__THE REQUEST__: Everything from the first line down to the line containing "return stretch *" should be reproduced exactly; please include nothing else.

__STORED DATA__:
---*---
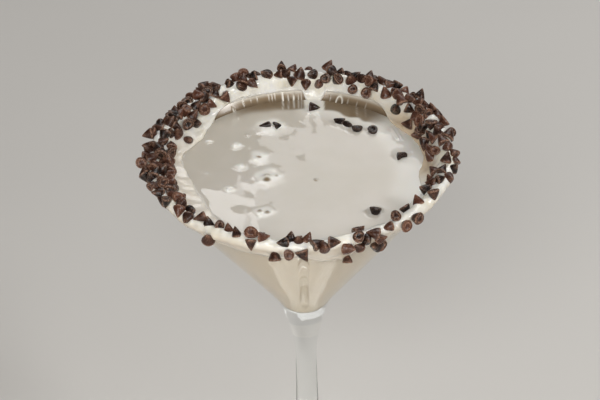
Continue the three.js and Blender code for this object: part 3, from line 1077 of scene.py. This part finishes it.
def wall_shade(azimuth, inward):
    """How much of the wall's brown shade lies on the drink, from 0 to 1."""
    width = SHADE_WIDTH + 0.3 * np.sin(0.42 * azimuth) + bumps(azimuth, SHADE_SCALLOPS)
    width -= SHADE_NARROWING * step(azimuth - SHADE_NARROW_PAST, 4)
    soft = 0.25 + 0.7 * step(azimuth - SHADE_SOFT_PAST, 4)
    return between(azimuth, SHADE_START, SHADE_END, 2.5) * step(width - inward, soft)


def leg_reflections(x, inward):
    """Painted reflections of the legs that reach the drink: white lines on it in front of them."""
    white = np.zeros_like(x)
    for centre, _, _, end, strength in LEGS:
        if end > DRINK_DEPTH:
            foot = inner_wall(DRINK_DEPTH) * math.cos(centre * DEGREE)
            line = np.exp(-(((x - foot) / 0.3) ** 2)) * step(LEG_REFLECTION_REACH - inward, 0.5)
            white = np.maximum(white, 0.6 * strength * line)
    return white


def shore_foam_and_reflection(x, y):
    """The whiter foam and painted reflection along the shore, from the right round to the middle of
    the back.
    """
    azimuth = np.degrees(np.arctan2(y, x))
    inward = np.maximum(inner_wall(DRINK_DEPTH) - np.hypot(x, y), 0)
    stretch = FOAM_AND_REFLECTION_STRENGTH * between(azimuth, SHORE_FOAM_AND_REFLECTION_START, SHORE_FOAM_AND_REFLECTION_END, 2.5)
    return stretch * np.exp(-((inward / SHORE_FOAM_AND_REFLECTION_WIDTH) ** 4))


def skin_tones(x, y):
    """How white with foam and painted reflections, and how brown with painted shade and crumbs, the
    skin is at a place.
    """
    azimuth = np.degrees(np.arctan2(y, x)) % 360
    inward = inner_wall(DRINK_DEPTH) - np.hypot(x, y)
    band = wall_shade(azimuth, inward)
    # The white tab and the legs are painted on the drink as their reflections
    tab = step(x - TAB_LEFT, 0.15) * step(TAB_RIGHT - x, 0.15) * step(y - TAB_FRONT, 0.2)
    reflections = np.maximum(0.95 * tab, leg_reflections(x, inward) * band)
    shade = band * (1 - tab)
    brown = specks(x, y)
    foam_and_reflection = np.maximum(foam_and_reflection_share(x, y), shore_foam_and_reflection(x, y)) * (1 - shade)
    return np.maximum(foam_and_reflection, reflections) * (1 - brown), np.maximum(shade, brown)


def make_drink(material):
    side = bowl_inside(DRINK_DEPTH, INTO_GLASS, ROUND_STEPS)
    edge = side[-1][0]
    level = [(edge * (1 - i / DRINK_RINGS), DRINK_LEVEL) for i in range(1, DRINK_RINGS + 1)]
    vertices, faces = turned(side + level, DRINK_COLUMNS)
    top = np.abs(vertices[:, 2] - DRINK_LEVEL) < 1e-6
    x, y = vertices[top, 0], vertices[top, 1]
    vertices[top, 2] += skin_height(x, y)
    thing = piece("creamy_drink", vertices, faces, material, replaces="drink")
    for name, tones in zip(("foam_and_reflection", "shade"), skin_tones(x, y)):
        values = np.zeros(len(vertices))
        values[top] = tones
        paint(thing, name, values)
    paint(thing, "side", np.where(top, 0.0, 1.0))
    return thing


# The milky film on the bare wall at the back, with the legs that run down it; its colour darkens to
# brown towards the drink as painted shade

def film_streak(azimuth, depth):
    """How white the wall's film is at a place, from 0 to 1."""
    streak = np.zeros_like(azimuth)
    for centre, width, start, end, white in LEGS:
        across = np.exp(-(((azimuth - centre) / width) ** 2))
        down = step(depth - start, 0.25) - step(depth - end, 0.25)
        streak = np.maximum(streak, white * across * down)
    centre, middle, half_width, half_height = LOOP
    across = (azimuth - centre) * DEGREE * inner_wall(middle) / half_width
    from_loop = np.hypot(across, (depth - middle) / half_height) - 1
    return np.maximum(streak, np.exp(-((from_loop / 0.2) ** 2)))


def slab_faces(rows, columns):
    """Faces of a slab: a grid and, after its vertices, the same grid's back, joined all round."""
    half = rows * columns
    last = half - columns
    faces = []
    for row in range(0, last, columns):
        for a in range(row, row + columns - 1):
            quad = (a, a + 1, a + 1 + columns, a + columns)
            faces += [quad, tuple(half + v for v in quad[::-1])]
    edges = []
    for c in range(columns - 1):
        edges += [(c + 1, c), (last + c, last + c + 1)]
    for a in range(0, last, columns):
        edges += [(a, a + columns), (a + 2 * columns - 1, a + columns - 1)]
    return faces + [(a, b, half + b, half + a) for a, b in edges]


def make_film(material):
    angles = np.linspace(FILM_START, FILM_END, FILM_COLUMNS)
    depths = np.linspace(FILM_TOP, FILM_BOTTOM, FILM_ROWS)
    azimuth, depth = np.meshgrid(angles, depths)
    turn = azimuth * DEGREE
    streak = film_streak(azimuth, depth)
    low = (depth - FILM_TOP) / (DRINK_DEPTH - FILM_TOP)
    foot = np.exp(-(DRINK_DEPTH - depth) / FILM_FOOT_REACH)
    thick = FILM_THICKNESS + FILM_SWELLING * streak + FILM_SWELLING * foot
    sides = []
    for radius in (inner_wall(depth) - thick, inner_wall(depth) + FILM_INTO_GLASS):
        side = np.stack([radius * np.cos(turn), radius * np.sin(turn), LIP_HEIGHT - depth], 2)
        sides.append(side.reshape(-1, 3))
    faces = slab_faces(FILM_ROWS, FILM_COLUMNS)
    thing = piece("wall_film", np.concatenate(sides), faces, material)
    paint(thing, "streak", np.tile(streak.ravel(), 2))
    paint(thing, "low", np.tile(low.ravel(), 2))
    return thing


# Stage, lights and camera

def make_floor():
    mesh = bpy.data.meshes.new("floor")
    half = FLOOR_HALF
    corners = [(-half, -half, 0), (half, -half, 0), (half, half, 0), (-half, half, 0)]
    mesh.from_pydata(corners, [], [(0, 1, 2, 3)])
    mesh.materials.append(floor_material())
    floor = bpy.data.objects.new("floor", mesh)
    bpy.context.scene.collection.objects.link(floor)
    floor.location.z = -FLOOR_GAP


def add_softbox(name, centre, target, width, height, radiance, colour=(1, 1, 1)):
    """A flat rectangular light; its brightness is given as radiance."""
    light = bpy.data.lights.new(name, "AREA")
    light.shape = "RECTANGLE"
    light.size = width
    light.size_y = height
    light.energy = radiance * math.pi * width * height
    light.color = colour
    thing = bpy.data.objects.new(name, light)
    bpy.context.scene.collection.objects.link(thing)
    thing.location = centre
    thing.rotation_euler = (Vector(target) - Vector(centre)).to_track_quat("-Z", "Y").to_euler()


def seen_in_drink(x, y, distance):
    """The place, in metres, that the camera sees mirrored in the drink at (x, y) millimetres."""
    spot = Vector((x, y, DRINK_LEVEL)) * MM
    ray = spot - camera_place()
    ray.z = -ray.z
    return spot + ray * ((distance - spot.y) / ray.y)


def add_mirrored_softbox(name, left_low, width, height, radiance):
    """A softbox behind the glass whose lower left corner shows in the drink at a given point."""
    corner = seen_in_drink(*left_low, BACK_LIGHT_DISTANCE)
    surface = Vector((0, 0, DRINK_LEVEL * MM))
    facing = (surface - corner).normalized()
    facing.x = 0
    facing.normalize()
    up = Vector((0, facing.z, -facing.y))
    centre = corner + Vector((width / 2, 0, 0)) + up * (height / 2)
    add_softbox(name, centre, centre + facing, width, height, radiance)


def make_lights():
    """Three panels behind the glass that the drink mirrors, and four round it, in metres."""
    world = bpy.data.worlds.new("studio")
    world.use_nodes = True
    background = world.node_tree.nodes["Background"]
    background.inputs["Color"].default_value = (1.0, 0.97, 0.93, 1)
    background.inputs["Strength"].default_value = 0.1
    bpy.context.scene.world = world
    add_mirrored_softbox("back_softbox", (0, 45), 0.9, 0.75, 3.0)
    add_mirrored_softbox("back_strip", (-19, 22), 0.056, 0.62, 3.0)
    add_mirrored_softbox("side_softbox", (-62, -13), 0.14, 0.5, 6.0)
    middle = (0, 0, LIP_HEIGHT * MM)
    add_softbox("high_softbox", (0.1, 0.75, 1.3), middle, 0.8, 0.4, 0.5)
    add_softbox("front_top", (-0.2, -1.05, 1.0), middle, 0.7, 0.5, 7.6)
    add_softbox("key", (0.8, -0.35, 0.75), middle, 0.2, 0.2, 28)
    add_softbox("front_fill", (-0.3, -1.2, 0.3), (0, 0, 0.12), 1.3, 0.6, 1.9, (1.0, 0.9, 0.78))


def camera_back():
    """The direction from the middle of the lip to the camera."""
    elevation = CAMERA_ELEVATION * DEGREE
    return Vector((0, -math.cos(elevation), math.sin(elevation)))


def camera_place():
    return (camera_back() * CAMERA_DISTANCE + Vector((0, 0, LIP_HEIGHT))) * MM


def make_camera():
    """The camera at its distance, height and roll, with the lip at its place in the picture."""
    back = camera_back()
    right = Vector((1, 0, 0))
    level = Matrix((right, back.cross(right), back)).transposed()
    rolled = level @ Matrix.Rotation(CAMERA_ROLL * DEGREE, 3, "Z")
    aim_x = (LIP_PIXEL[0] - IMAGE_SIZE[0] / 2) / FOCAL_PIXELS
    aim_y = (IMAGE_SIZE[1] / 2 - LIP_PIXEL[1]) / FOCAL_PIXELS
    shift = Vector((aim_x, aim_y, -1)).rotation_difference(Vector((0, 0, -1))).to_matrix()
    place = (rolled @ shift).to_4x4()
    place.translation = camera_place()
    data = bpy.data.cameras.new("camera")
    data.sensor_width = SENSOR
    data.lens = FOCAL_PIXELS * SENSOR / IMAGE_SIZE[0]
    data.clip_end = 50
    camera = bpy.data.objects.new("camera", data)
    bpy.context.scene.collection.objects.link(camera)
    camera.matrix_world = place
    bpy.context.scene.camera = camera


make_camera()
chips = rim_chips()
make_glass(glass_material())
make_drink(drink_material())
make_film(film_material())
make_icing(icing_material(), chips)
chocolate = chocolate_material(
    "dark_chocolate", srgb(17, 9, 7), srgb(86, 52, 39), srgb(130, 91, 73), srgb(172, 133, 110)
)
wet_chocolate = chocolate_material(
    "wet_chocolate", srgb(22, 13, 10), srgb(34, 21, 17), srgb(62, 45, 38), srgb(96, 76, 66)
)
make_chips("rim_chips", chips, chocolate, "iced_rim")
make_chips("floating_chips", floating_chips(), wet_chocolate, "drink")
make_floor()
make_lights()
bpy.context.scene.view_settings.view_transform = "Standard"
---*---
__EXERCISE SOLUTION__:
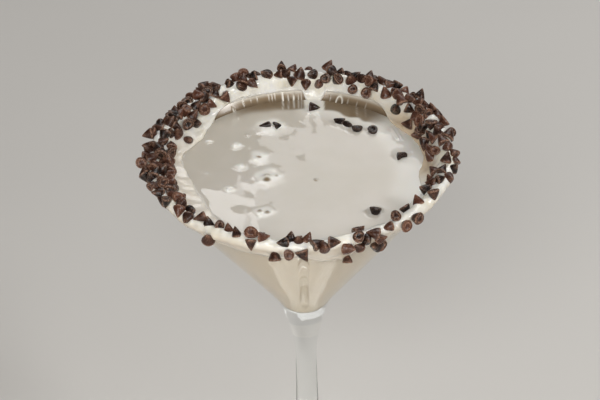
Continue the three.js and Blender code for this object: part 3, from line 1077 of scene.py. This part finishes it.
def wall_shade(azimuth, inward):
    """How much of the wall's brown shade lies on the drink, from 0 to 1."""
    width = SHADE_WIDTH + 0.3 * np.sin(0.42 * azimuth) + bumps(azimuth, SHADE_SCALLOPS)
    width -= SHADE_NARROWING * step(azimuth - SHADE_NARROW_PAST, 4)
    soft = 0.25 + 0.7 * step(azimuth - SHADE_SOFT_PAST, 4)
    return between(azimuth, SHADE_START, SHADE_END, 2.5) * step(width - inward, soft)


def leg_reflections(x, inward):
    """Painted reflections of the legs that reach the drink: white lines on it in front of them."""
    white = np.zeros_like(x)
    for centre, _, _, end, strength in LEGS:
        if end > DRINK_DEPTH:
            foot = inner_wall(DRINK_DEPTH) * math.cos(centre * DEGREE)
            line = np.exp(-(((x - foot) / 0.3) ** 2)) * step(LEG_REFLECTION_REACH - inward, 0.5)
            white = np.maximum(white, 0.6 * strength * line)
    return white


def shore_foam_and_reflection(x, y):
    """The whiter foam and painted reflection along the shore, from the right round to the middle of
    the back.
    """
    azimuth = np.degrees(np.arctan2(y, x))
    inward = np.maximum(inner_wall(DRINK_DEPTH) - np.hypot(x, y), 0)
    stretch = FOAM_AND_REFLECTION_STRENGTH * between(azimuth, SHORE_FOAM_AND_REFLECTION_START, SHORE_FOAM_AND_REFLECTION_END, 2.5)
    return stretch * np.exp(-((inward / SHORE_FOAM_AND_REFLECTION_WIDTH) ** 4))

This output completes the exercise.